None of those things are "payment" in the sense that the public uses the word. All of them shape behavior exactly the way payment would. When an actor says "no one is paying me to say this," they are telling a narrow truth while omitting a wide one.

What This Means If You Care About How AI Is Covered

For people who follow the AI beat seriously, the Witherspoon moment is useful mainly as a calibration exercise. When you see a celebrity endorse an AI product, the question to ask is not "were they paid?" The question is: what is their exposure to the economic outcome of this technology succeeding? If the answer is "significant," the endorsement is not neutral commentary. It is, functionally, advocacy.

That framing doesn't make Witherspoon wrong about AI tools. Plenty of the specific tools she has mentioned are, in fact, useful. It just means her enthusiasm should be read for what it is: a stakeholder speaking from a stakeholder position, with all the cognitive shaping that entails.

"No one is paying me" is true. It is also not the sentence anyone should be reassured by.

The Part That Should Worry Everyone

The deeper concern is that Hollywood is in the middle of negotiating the terms under which AI tools will be permitted to handle human likeness, voice, and labor, and a meaningful fraction of the public-facing voices in that negotiation are speaking from production company CEO seats while being quoted as "actors." That framing laundering is, if anything, more consequential than any one paid endorsement would be, because it distorts who the public understands to be taking which side.

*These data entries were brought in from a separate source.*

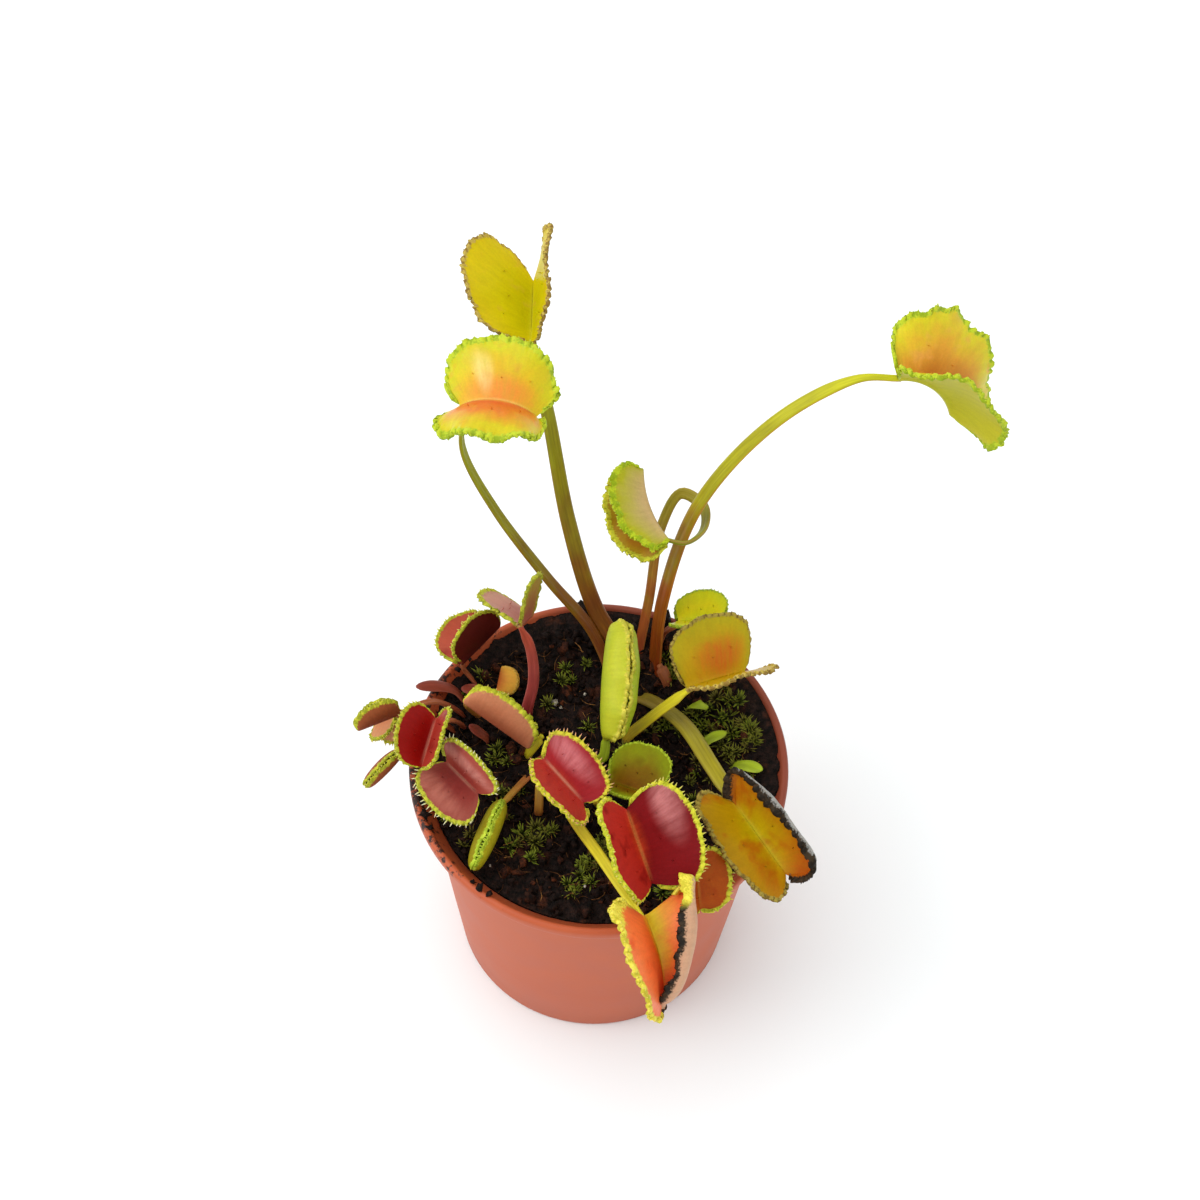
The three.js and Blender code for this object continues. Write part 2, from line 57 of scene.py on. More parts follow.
# %% Colour and node tools
def linear(colour):
    """An sRGB colour such as "#b9593a" as the linear RGBA that a node takes."""
    parts = [int(colour[at : at + 2], 16) / 255 for at in (1, 3, 5)]
    return [part / 12.92 if part <= 0.04045 else ((part + 0.055) / 1.055) ** 2.4 for part in parts] + [1]


def add_node(tree, kind, inputs=None, stops=None, **settings):
    """Adds a node. A socket among the inputs is linked, text is a colour, and stops fill a ramp."""
    made = tree.nodes.new("ShaderNode" + kind)
    for name, value in settings.items():
        setattr(made, name, value)
    for name, value in (inputs or {}).items():
        if isinstance(value, bpy.types.NodeSocket):
            tree.links.new(value, made.inputs[name])
        else:
            made.inputs[name].default_value = linear(value) if isinstance(value, str) else value
    for count, (place, colour) in enumerate(stops or []):
        points = made.color_ramp.elements
        point = points[count] if count < 2 else points.new(place)
        point.position = place
        point.color = linear(colour)
    return made


def new_material(name, roughness, ior=1.45, shine=0.5):
    """A material with its node tree and its shader. shine is the strength of what the surface mirrors."""
    material = bpy.data.materials.new(name)
    material.use_nodes = True
    shader = material.node_tree.nodes["Principled BSDF"]
    shader.inputs["Roughness"].default_value = roughness
    shader.inputs["IOR"].default_value = ior
    shader.inputs["Specular IOR Level"].default_value = shine
    return material, material.node_tree, shader


# %% Mesh tools
def read_points(piece):
    """The mesh's points, as they are in the mesh."""
    points = np.empty(len(piece.data.vertices) * 3)
    piece.data.vertices.foreach_get("co", points)
    return points.reshape(-1, 3)


def write_points(piece, points, scale=MM):
    """Moves the mesh's points to places in mm, or in metres with a scale of 1."""
    piece.data.vertices.foreach_set("co", (np.asarray(points) * scale).ravel())
    piece.data.update()


def write_attribute(piece, name, values):
    """Keeps a number or a vector with each point, for the material to read."""
    values = np.asarray(values, float)
    vector = values.ndim == 2
    kept = piece.data.attributes.get(name)
    if kept is None:
        kept = piece.data.attributes.new(name, "FLOAT_VECTOR" if vector else "FLOAT", "POINT")
    kept.data.foreach_set("vector" if vector else "value", values.ravel())


def unit(vectors):
    return vectors / np.maximum(np.linalg.norm(vectors, axis=1, keepdims=True), 1e-9)


def distances(points):
    """How far along their line each of the points is."""
    return np.concatenate([[0], np.cumsum(np.linalg.norm(np.diff(points, axis=0), axis=1))])


def ease(value, start, span):
    """Rises smoothly from 0 at start to 1 over span."""
    share = np.clip((value - start) / span, 0, 1)
    return share * share * (3 - 2 * share)


def apply_modifiers(piece):
    """Makes the piece's modifiers part of its mesh, in their order."""
    bpy.context.view_layer.objects.active = piece
    for modifier in [modifier.name for modifier in piece.modifiers]:
        bpy.ops.object.modifier_apply(modifier=modifier)


def join(pieces):
    """Makes several pieces one mesh, which keeps the first one's name."""
    bpy.ops.object.select_all(action="DESELECT")
    for piece in pieces:
        piece.select_set(True)
    bpy.context.view_layer.objects.active = pieces[0]
    bpy.ops.object.join()
    bpy.ops.object.select_all(action="DESELECT")
    return pieces[0]


def finish_piece(piece, material, node=None, smooth=True):
    """Gives a piece its material, its shading and its body, and hides the CAD node that it stands for."""
    piece.data.materials.clear()
    piece.data.materials.append(material)
    piece.data.polygons.foreach_set("use_smooth", [smooth] * len(piece.data.polygons))
    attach(piece, "root")
    if node:
        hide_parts(node)
    bpy.ops.object.select_all(action="DESELECT")


# %% [markdown]
# ## Camera
# The photographer stood close in front of the pot and looked steeply down. The view line dips 56.56
# degrees below the horizon, and the picture is turned by 2.28 degrees about it. The frame is square.

# %% Place the camera
CAMERA_PLACE = Vector((-1.211, -273.01, 549.816)) * MM
VIEW_DIP = math.radians(56.56)
VIEW_ROLL = math.radians(2.28)
bpy.ops.object.camera_add()
camera = bpy.context.object
tilt = Matrix.Rotation(math.pi / 2 - VIEW_DIP, 4, "X") @ Matrix.Rotation(VIEW_ROLL, 4, "Z")
camera.matrix_world = Matrix.Translation(CAMERA_PLACE) @ tilt
camera.data.sensor_width = 36
camera.data.lens = 73.76
camera.data.clip_start = 0.01
bpy.context.scene.camera = camera
print("camera at", [round(value, 3) for value in camera.location])

# %% [markdown]
# ## Light and floor
# The plant stands on seamless white paper. Most of the light comes evenly from all round, so a white
# world gives it. A very wide light from the left shades the pot and makes the pale shadow on the right,
# and a smaller one draws the highlights on the glossy lobes. Both are Sun lamps, which light the whole
# floor alike, so that the paper stays white to its edges. The wider a Sun's angle, the softer its shadow.

# %% Make the light and the floor
WORLD_LIGHT = 0.94
SOFT_LIGHTS = [("window", 1.25, 80, (-0.5, 0.1, 0.8)), ("lamp", 0.42, 24, (-0.62, -0.14, 0.77))]
world = bpy.data.worlds.new("Studio white")
world.use_nodes = True
world.node_tree.nodes["Background"].inputs["Color"].default_value = linear("#ffffff")
world.node_tree.nodes["Background"].inputs["Strength"].default_value = WORLD_LIGHT
bpy.context.scene.world = world
bpy.context.scene.view_settings.view_transform = "Standard"

for name, strength, spread, place in SOFT_LIGHTS:
    bpy.ops.object.light_add(type="SUN", location=place)
    sun = bpy.context.object
    sun.name = name
    sun.data.energy = strength
    sun.data.angle = math.radians(spread)
    sun.rotation_euler = sun.location.to_track_quat("Z", "Y").to_euler()

bpy.ops.mesh.primitive_plane_add(size=8)
floor = bpy.context.object
floor.name = "studio_floor"
paper, tree, shader = new_material("Matte paper, seamless roll", roughness=0.9)
place = add_node(tree, "TexCoord").outputs["Object"]
mottle = add_node(tree, "TexNoise", {"Vector": place, "Scale": 3.0}).outputs[0]
tint = add_node(tree, "ValToRGB", {0: mottle}, stops=[(0.3, "#f0f5f6"), (0.7, "#f3f8f9")])
tree.links.new(tint.outputs[0], shader.inputs["Base Color"])
floor.data.materials.append(paper)
print("floor and lights are in place")

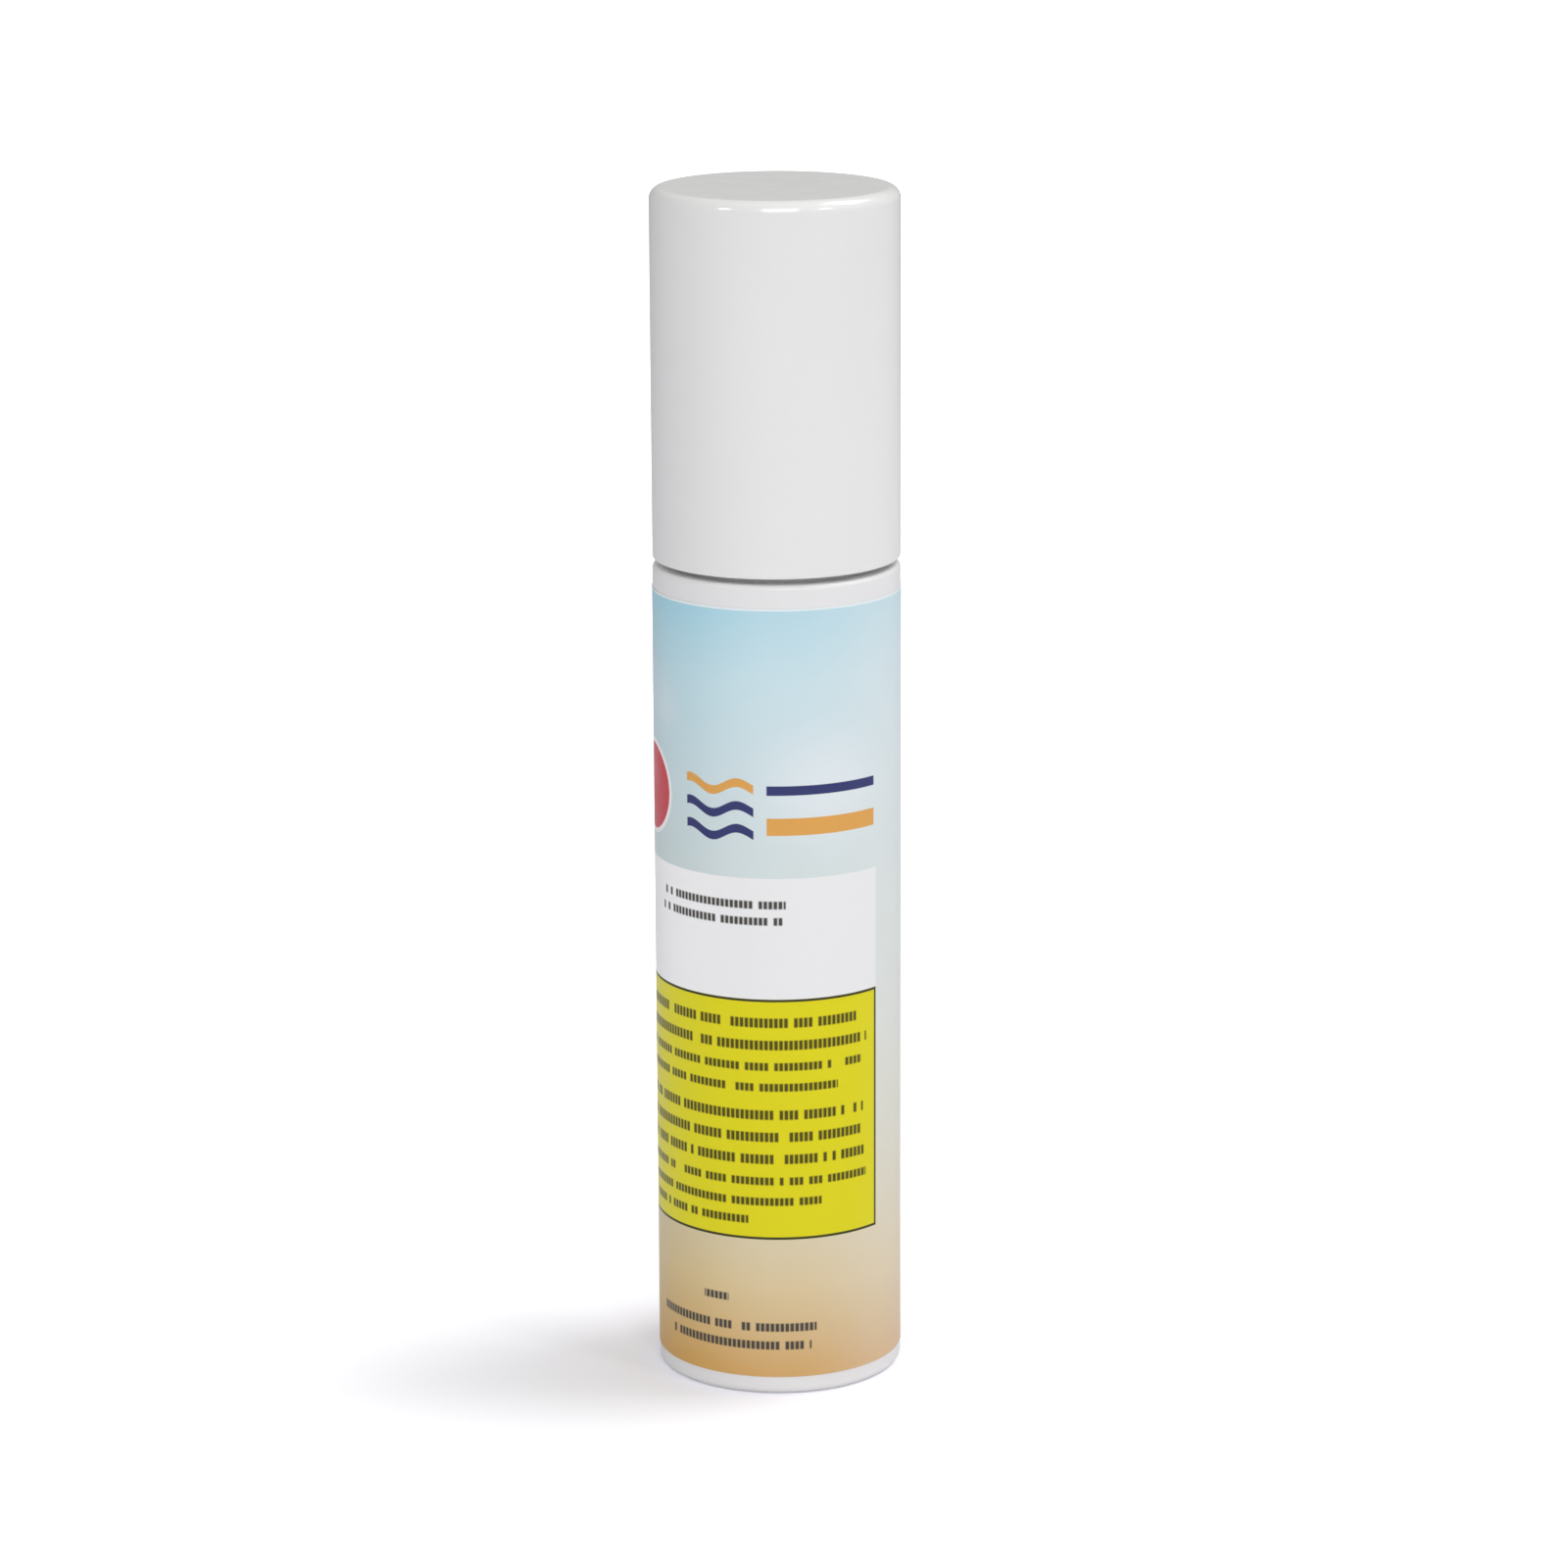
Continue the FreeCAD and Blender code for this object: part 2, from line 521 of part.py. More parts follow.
def make_pump_housing():
    """Flanged cylinder with the inlet valve's seat and chamber at its lower end."""
    piece = Piece("pump_housing", "Levels.housing_bottom")
    step = "Levels.chamber_top - Sizes.pump_wall"
    piece.turn("cylinder", [
        ("Radii.inlet", "Levels.housing_bottom"),
        ("Radii.chamber_outside", "Levels.housing_bottom"),
        ("Radii.chamber_outside", step),
        ("Radii.housing", step),
        ("Radii.housing", "Levels.flange_seat"),
        ("Radii.flange", "Levels.flange_seat"),
        ("Radii.flange", "Levels.flange_top"),
        ("Radii.pump_bore", "Levels.flange_top"),
        ("Radii.pump_bore", "Levels.chamber_top"),
        ("Radii.ball_chamber", "Levels.chamber_top"),
        ("Radii.ball_chamber", "Levels.seat_high"),
        ("Radii.inlet", "Levels.seat_low"),
    ])
    inside_the_wall = "Radii.ball_chamber + Sizes.pump_wall / 2"
    piece.fins("ball_stop", [
        ("Radii.ball_stop", "Levels.ball_stop"),
        (inside_the_wall, "Levels.ball_stop"),
        (inside_the_wall, "Levels.chamber_top"),
        ("Radii.ball_stop", "Levels.chamber_top"),
    ], "Sizes.ball_stop_width", "Sizes.ball_stop_count")
    return piece.body


def make_inlet_ball():
    """Ball that closes the inlet as the head is pressed."""
    ball = doc.addObject("Part::Sphere", "inlet_ball")
    ball.Label = "inlet_ball"
    ball.setExpression("Radius", "Radii.ball")
    ball.setExpression("Placement.Base.z", "Levels.ball")
    return ball


def make_pump_piston():
    """Sleeve that slides on the stem's lower end and seals in the housing with two lips."""
    piece = Piece("pump_piston", "Levels.piston_bottom")
    low_lip = "Levels.piston_bottom + Sizes.piston_lip"
    high_lip = "Levels.piston_top - Sizes.piston_lip"
    hole = "Sizes.piston_hole / 2"
    piece.turn("sleeve", [
        (hole, "Levels.piston_bottom"),
        ("Radii.piston_lip", "Levels.piston_bottom"),
        ("Radii.piston_lip", low_lip),
        ("Radii.piston_waist", low_lip),
        ("Radii.piston_waist", high_lip),
        ("Radii.piston_lip", high_lip),
        ("Radii.piston_lip", "Levels.piston_top"),
        ("Radii.stem_slide", "Levels.piston_top"),
        ("Radii.stem_slide", "Levels.piston_step"),
        (hole, "Levels.piston_step"),
    ])
    return piece.body


def make_piston_rod():
    """Rod held in the stem by its splines, with the outlet valve's head below the piston."""
    piece = Piece("piston_rod", "Levels.rod_bottom")
    head = "Sizes.rod_head_diameter / 2"
    core = "Sizes.rod_core / 2"
    piece.turn("rod", [
        (AXIS, "Levels.rod_bottom"),
        (head, "Levels.rod_bottom"),
        (head, "Levels.rod_head_top"),
        (core, "Levels.rod_head_top"),
        (core, "Levels.rod_top"),
        (AXIS, "Levels.rod_top"),
    ])
    piece.fins("spline", [
        (AXIS, "Levels.rod_head_top"),
        ("Radii.spline", "Levels.rod_head_top"),
        ("Radii.spline", "Levels.rod_top"),
        (AXIS, "Levels.rod_top"),
    ], "Sizes.spline_width", "Sizes.spline_count")
    return piece.body


def make_stem():
    """Tube from the piston to the push head, with the ring that stops it in the guide."""
    piece = Piece("stem", "Levels.stem_bottom")
    piece.turn("tube", [
        ("Radii.stem_bore", "Levels.stem_bottom"),
        ("Radii.stem", "Levels.stem_bottom"),
        ("Radii.stem", "Levels.stem_ring_low"),
        ("Radii.stem_ring", "Levels.stem_ring_low"),
        ("Radii.stem_ring", "Levels.stem_ring_top"),
        ("Radii.stem", "Levels.stem_ring_top"),
        ("Radii.stem", "Levels.stem_top"),
        ("Radii.stem_bore", "Levels.stem_top"),
    ])
    return piece.body


def make_stem_guide():
    """Hat over the housing's mouth that stops the stem's ring and seats the spring."""
    piece = Piece("stem_guide", "Levels.flange_top")
    piece.turn("hat", [
        ("Radii.pump_bore", "Levels.flange_top"),
        ("Radii.flange", "Levels.flange_top"),
        ("Radii.flange", "Levels.clamp_low"),
        ("Radii.housing", "Levels.clamp_low"),
        ("Radii.housing", "Levels.guide_top"),
        ("Radii.guide_bore", "Levels.guide_top"),
        ("Radii.guide_bore", "Levels.guide_roof"),
        ("Radii.pump_bore", "Levels.guide_roof"),
    ])
    return piece.body


def make_return_spring():
    """Coil round the stem socket, from the guide up to the boss."""
    rise = "(Sizes.spring_length - Sizes.spring_wire - 2 * Sizes.spring_seat_gap)"
    path = doc.addObject("Part::Helix", "spring_path")
    path.setExpression("Radius", "Radii.coil")
    path.setExpression("Height", rise)
    path.setExpression("Pitch", f"{rise} / Sizes.spring_turns")
    wire = doc.addObject("Part::Circle", "spring_wire")
    wire.setExpression("Radius", "Sizes.spring_wire / 2")
    wire.Placement = Placement(Vector(), Rotation(Vector(1, 0, 0), 90))
    wire.setExpression("Placement.Base.x", "Radii.coil")
    spring = doc.addObject("Part::Sweep", "return_spring")
    spring.Label = "return_spring"
    spring.Sections = [wire]
    spring.Spine = (path, [])
    spring.Solid = True
    spring.Frenet = True
    lowest_turn = "Levels.guide_top + Sizes.spring_seat_gap + Sizes.spring_wire / 2"
    spring.setExpression("Placement.Base.z", lowest_turn)
    return spring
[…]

The sentence to watch for is the one nobody wants to issue, which starts: "here are my direct and indirect financial interests in the outcome of this technology, and here is how those shape what I just said."

Until a talent statement comes with that disclosure attached, the AI-in-Hollywood story will keep looping through the same denial-and-forget cycle, and the people asking real questions will keep being told, in increasingly tired language, that nobody paid anyone a dime. Which, depressingly, will continue to be true.